▶ **Short problem**:
Repeat only the lines running from the beginning of the material through the line that contains "return first +".

▶ **Source material**:
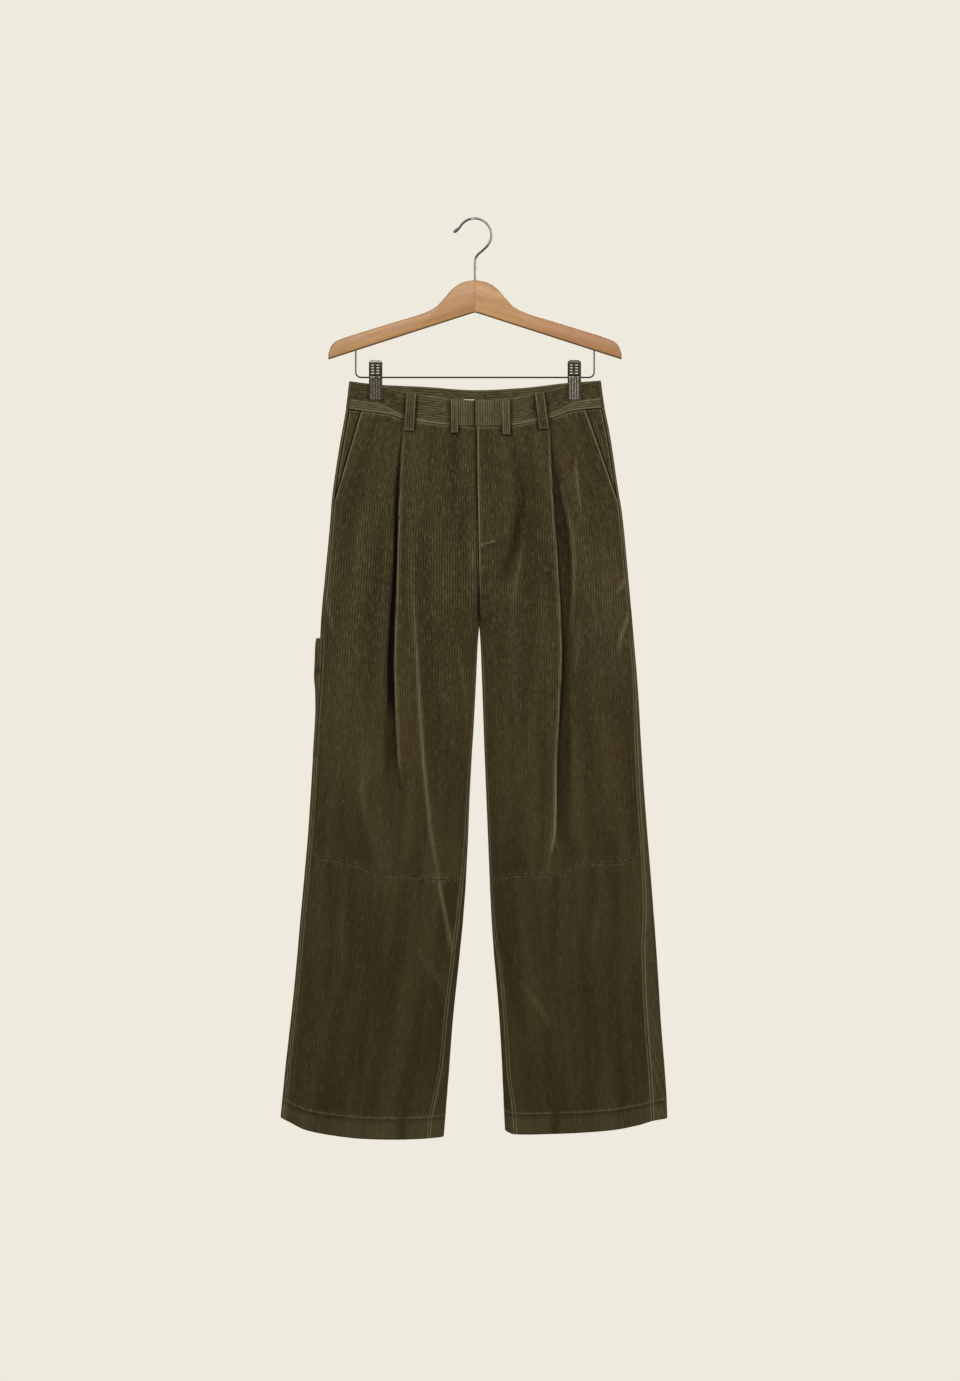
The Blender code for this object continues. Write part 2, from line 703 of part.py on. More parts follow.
def pocket_facing(side):
    """The side piece behind the slanted opening, one layer further in than the front."""
    rows = []
    for nominal in UPPER_ROWS[:FACING_ROWS]:
        columns = []
        for share in np.linspace(0, 1, 7):

            def place(z, share=share):
                first = smooth(POCKET_SLOT[side], z) - FACING_UNDER
                last = outseam_u(side, z) - GAP
                return first + toward(share) * (last - first)

            u, z = settle(side, "front", nominal, place)
            columns.append((u, z, depth(side, "front", u, z) - WALL - 2 * GAP))
        rows.append(columns)
    u, z, w = np.moveaxis(np.array(rows, float), 2, 0)
    points = panel_points(side, u, z, w, "front")
    outer, inner = layered(points, SIDES[side], 0.5 * WALL, 0.5 * WALL)
    return wall(f"pocket_facing_{side}", outer, inner, corduroy())


def tool_pocket():
    """A patch on the right back, made from its points, whose edge stands away at the side fold."""
    shares = np.linspace(0, 1, BACK_COLUMNS)
    points = back_points("right", TOOL_POCKET_ROWS, shares)
    outer, inner = layered(
        points, SIDES["right"], 1.5 * WALL + GAP, -0.5 * WALL - GAP, (("right", 0, 0),)
    )
    near_fold = 1 - ease(np.arange(TOOL_POCKET_COLUMNS) / TOOL_POCKET_FOLD_COLUMNS)
    puff = smooth(TOOL_POCKET_PUFF, points[:, :TOOL_POCKET_COLUMNS, 2]) * near_fold
    outer, inner = outer[:, :TOOL_POCKET_COLUMNS], inner[:, :TOOL_POCKET_COLUMNS]
    outer[..., 0] -= puff
    inner[..., 0] -= puff
    return wall("tool_pocket_right", outer, inner, corduroy())


# Waistband


def band_depth(face, x, z):
    side = side_of(x)
    return depth(side, face, SIDES[side] * x, z)


def band_heights(face, x, share):
    """From the waistband's top (0) to its bottom (1) at X."""
    top = {"front": BAND_TOP_FRONT, "back": BAND_TOP_BACK}[face]
    bottom = {"front": BAND_BOTTOM_FRONT, "back": BAND_BOTTOM_BACK}[face]
    low = smooth(bottom, x) + BAND_SEAM
    high = smooth(top, x)
    return high + share * (low - high)


BAND_SHARES = (0, 0.33, 0.66, 1)


def side_seam_x(side, share):
    """X of the side seam on the front of the waistband, at a share of its height."""
    x = SIDES[side] * SIDE_SEAM_ABOUT
    for _ in range(3):
        z = band_heights("front", x, share)
        x = SIDES[side] * float(outseam_u(side, z))
    return x


def band_piece(name, first, last, count, proud=0.0):
    """A stretch of the front of the waistband between two X, where None is the side seam."""
    rows = []
    for share in BAND_SHARES:
        row = []
        start = side_seam_x("right", share) if first is None else first
        end = side_seam_x("left", share) if last is None else last
        for step in np.linspace(0, 1, count):
            x = start + step * (end - start)
            z = float(band_heights("front", x, share))
            row.append((x, -float(band_depth("front", x, z)) - proud, z))
        rows.append(row)
    seams = [("right", 0, 0)] * (first is None) + [("left", -1, 0)] * (last is None)
    outer, inner = layered(np.array(rows, float), 1, 0.5 * BAND_WALL, 0.5 * BAND_WALL, seams)
    return wall(name, outer, inner, corduroy())


def waistband_front():
    half = 0.5 * GAP
    right, middle, left = TAB_RIGHT[0] * MM, TAB_RIGHT[1] * MM, TAB_LEFT[1] * MM
    band_piece("waistband_front_right", None, right - half, 14)
    band_piece("waist_tab_right", right + half, middle - half, 5, TAB_PROUD)
    band_piece("waist_tab_left", middle + half, left - half, 6, TAB_PROUD)
    band_piece("waistband_front_left", left + half, None, 14)


def waistband_back():
    """Across the back and round both ends, to the side seams on the front."""
    rows = []
    for share in BAND_SHARES:
        row = []
        for side, steps in (("right", np.linspace(0, 1, 15)), ("left", np.linspace(1, 0, 15)[1:])):
            for step in steps:
                z = BAND_MIDDLE_ABOUT
                for _ in range(3):
                    first = math.pi - wrap_turn(side, z, smooth(OUTSEAM_INSET[side], z) - GAP)
                    turn = first + step * (2 * math.pi - first)
                    x, y = ring_point(side, turn, z)
                    z = float(band_heights("front" if y < 0 else "back", x, share))
                row.append((x, y, z))
        rows.append(row)
    seams = (("right", 0, 0), ("left", -1, 0))
    outer, inner = layered(np.array(rows, float), -1, 0.5 * BAND_WALL, 0.5 * BAND_WALL, seams)
    return wall("waistband_back", outer, inner, corduroy())


def surface_reach(face, x, z):
    """Distance of the outermost cloth face from the hanger's plane, waistband and pleat included."""
    side = side_of(x)
    u = SIDES[side] * x
    bottom = {"front": BAND_BOTTOM_FRONT, "back": BAND_BOTTOM_BACK}[face]
    base = float(depth(side, face, u, z))
    if z > float(smooth(bottom, x)) - 1 * MM:
        by_tabs = TAB_RIGHT[0] * MM - TAB_EASE < x < TAB_LEFT[1] * MM + TAB_EASE
        return base + 0.5 * BAND_WALL + (TAB_PROUD if face == "front" and by_tabs else 0)
    if face == "front":
        base += float(pleat_lift(side, u, z)) + max(float(fly_shift(side, u, z)), 0)
    return base + 0.5 * WALL


def belt_loop(name, face, x_top, x_bottom, width, length, clear):
    """A strip sewn down at both ends, and flat and arched clear of the waistband for a belt."""
    top = {"front": BAND_TOP_FRONT, "back": BAND_TOP_BACK}[face]
    rows = []
    for share, arch in LOOP_SHAPE:
        middle = (x_top + share * (x_bottom - x_top)) * MM
        z = float(smooth(top, middle)) - share * length * MM - LOOP_BELOW_TOP
        across = [middle + side * 0.5 * width * MM for side in (-1, 0, 1)]
        near = [max(surface_reach(face, x, z + step) for step in LOOP_FEEL) for x in across]
        off = GAP + 0.5 * LOOP_WALL + LOOP_EASE + arch * clear * MM
        reach = [r + arch * (max(near) - r) + off for r in near]
        rows.append([(x, FACES[face] * r, z) for x, r in zip(across, reach)])
    points = np.array(rows, float)
    outer, inner = layered(points, -FACES[face], 0.5 * LOOP_WALL, 0.5 * LOOP_WALL)
    return wall(name, outer, inner, corduroy())


def label():
    """A plain label behind the waistband's right end, its top edge just showing."""
    rows = []
    for z in (LABEL_TOP, LABEL_BOTTOM):
        rows.append(
            [
                (x, -float(band_depth("front", x, z)) + 0.5 * BAND_WALL + GAP + 0.5 * LABEL_WALL, z)
                for x in np.linspace(*LABEL_X, 4)
            ]
        )
    outer, inner = layered(np.array(rows, float), 1, 0.5 * LABEL_WALL, 0.5 * LABEL_WALL)
    return wall("label", outer, inner, white_label())


# Hanger


def hanger_wood():
    """Two sloping arms and a round hump, cut from one thickness."""
    xs = WOOD_TIP[0] * np.sin(0.5 * math.pi * np.linspace(0, 1, WOOD_STEPS)) ** 0.9
    half = [(float(x), float(smooth(WOOD_TOP, x))) for x in xs]
    right = [(-x, z) for x, z in half[:0:-1]]
    outline = right + half + [WOOD_TIP, (0, WOOD_APEX), (-WOOD_TIP[0], WOOD_TIP[1])]
    count = len(outline)
    points = [(x, y, z) for y in (-0.5 * WOOD_THICK, 0.5 * WOOD_THICK) for x, z in outline]
    faces = [tuple(range(count)), tuple(range(2 * count - 1, count - 1, -1))]
    faces += [(i, (i + 1) % count, (i + 1) % count + count, i + count) for i in range(count)]
    made = solid("hanger_wood", points, faces, beech())
    rounding = made.modifiers.new("rounding", "BEVEL")
    rounding.width = WOOD_ROUND
    rounding.segments = 2
    rounding.angle_limit = math.radians(50)
    return made


def wire(name, path, radius, finish, swell=()):
    """A round wire along a path, whose last points may be thicker."""
    curve = bpy.data.curves.new(name, "CURVE")
    curve.dimensions = "3D"
    curve.bevel_depth = radius
    curve.bevel_resolution = 2
    curve.use_fill_caps = True
    spline = curve.splines.new("POLY")
    spline.points.add(len(path) - 1)
    for point, (x, z) in zip(spline.points, path):
        point.co = (x, 0, z, 1)
    for point, share in zip(spline.points[len(path) - len(swell) :], swell):
        point.radius = share
    curve.materials.append(finish)
    made = bpy.data.objects.new(name, curve)
    bpy.context.collection.objects.link(made)
    return made


def hanger_hook():
    """Straight neck, round hook and a flared tip."""
    centre = HOOK_WIRE - HOOK_RADIUS
    path = [(x * MM, z * MM) for x, z in HOOK_NECK]
    for angle in np.radians(np.linspace(*HOOK_ARC, 19)):
        path.append((HOOK_SHIFT + HOOK_RADIUS * math.cos(angle), centre + HOOK_RADIUS * math.sin(angle)))
    path += [(x * MM, z * MM) for x, z in HOOK_FLARE]
    return wire("hanger_hook", path, HOOK_WIRE, steel(), HOOK_TIP_SWELL)


def hanger_bar():
    """The wire below the arms that carries the clips."""
    slope = (WOOD_APEX - WOOD_TIP[1]) / WOOD_TIP[0]
    top = WOOD_APEX - slope * (BAR_AT + BAR_WIRE) - GAP - 0.2 * MM
    half = [(BAR_AT, top), (BAR_AT, BAR_HEIGHT + BAR_CORNER)]
    for angle in np.radians((22.5, 45, 67.5, 90)):
        x = BAR_AT - BAR_CORNER + BAR_CORNER * math.cos(angle)
        half.append((x, BAR_HEIGHT + BAR_CORNER - BAR_CORNER * math.sin(angle)))
    path = half + [(-x, z) for x, z in half[::-1]]
    return wire("hanger_bar", path, BAR_WIRE, bronze_steel())


def clip_plate(side, face):
    """One jaw of a clip: an outer plate that passes the bar and grips the waistband."""
    middle = SIDES[side] * CLIP_AT
    outer, inner = [], []
    for height, near, far, share in CLIP_PLATE:
        edges = [middle - 0.5 * CLIP_WIDTH * share, middle + 0.5 * CLIP_WIDTH * share]
        outer.append([(x, FACES[face] * far * MM, height * MM) for x in edges])
        inner.append([(x, FACES[face] * near * MM, height * MM) for x in edges])
    return wall(f"clip_{side}_{face}", np.array(outer), np.array(inner), bronze_steel())


def build():
    start_clean()
    for side in SIDES:
        front_panel(side, "upper", UPPER_ROWS, 0.5 * WALL)
        front_panel(side, "lower", LOWER_ROWS, hem_inside(LOWER_ROWS))
        back(side)
        pocket_facing(side)
        for face in FACES:
            clip_plate(side, face)
    tool_pocket()
    waistband_front()
    waistband_back()
    for row in LOOPS:
        belt_loop(*row)
    label()
    hanger_wood()
    hanger_hook()
    hanger_bar()


build()
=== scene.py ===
"""The looks of wide-leg corduroy trousers hung from a wooden clip hanger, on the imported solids.

Metres, +Z up, the front faces -Y, and the origin is the inside of the top of the hook. Right and left
are the wearer's. Along a panel, u is the distance outward from the hanger's middle (X for the left leg,
-X for the right one), and w is the distance of the cloth from the plane of the hanger.
"""

import math

import bmesh
import bpy
import numpy as np
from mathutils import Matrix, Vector
from mathutils.bvhtree import BVHTree


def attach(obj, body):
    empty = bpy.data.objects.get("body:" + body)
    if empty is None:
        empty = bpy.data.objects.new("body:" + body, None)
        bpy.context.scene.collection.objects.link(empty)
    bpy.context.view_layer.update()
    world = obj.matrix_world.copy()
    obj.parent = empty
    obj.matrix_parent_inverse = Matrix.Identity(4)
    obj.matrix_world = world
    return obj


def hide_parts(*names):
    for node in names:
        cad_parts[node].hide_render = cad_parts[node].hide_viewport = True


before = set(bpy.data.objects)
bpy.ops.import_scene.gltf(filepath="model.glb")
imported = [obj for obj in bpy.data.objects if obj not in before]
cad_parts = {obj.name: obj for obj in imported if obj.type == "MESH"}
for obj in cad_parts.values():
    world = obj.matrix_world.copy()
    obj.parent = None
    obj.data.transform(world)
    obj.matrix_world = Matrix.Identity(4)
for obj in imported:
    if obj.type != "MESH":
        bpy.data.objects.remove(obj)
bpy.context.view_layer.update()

MM = 0.001

# The cut and the hang of the cloth, as in the solids (mm where a table says so)
WALL = 1.3 * MM
BAND_WALL = 2.2 * MM
LOOP_WALL = 1.6 * MM
GAP = 0.3 * MM
HEM_TURN = 30 * MM
BAND_BOTTOM = -284.5 * MM
POCKET_BOTTOM = -422 * MM
CROTCH = -603.8 * MM
KNEE = -972 * MM
HEM = -1360 * MM
# The waist: flat under the clips, open at its ends and sagging between
CLIP_AT = 149 * MM
PINCH = 1.3 * MM
PINCH_REACH = 12 * MM
END_OPENING = 1.4 * MM
SAG = {"front": 17 * MM, "back": 5 * MM}
SAG_SHARPNESS = 1.6
END_REACH = 14 * MM
PINCH_FADE = (-262 * MM, 120 * MM)
CENTRE_LINE = ((-700, 6.6), (-603.8, 6.6), (-312, 3.0), (-240, 3.0))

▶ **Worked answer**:
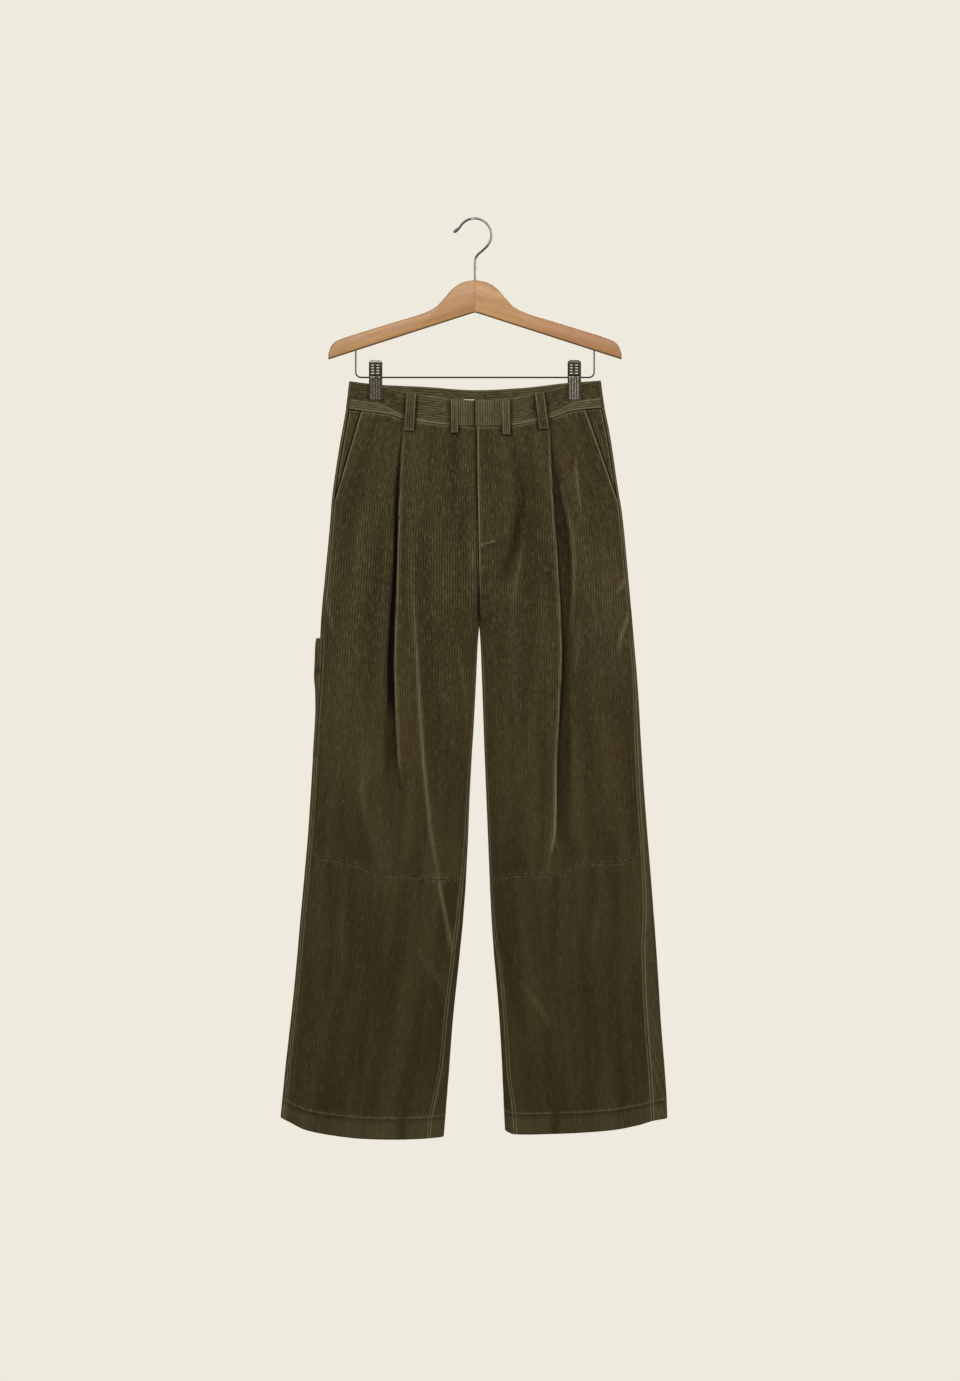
The Blender code for this object continues. Write part 2, from line 703 of part.py on. More parts follow.
def pocket_facing(side):
    """The side piece behind the slanted opening, one layer further in than the front."""
    rows = []
    for nominal in UPPER_ROWS[:FACING_ROWS]:
        columns = []
        for share in np.linspace(0, 1, 7):

            def place(z, share=share):
                first = smooth(POCKET_SLOT[side], z) - FACING_UNDER
                last = outseam_u(side, z) - GAP
                return first + toward(share) * (last - first)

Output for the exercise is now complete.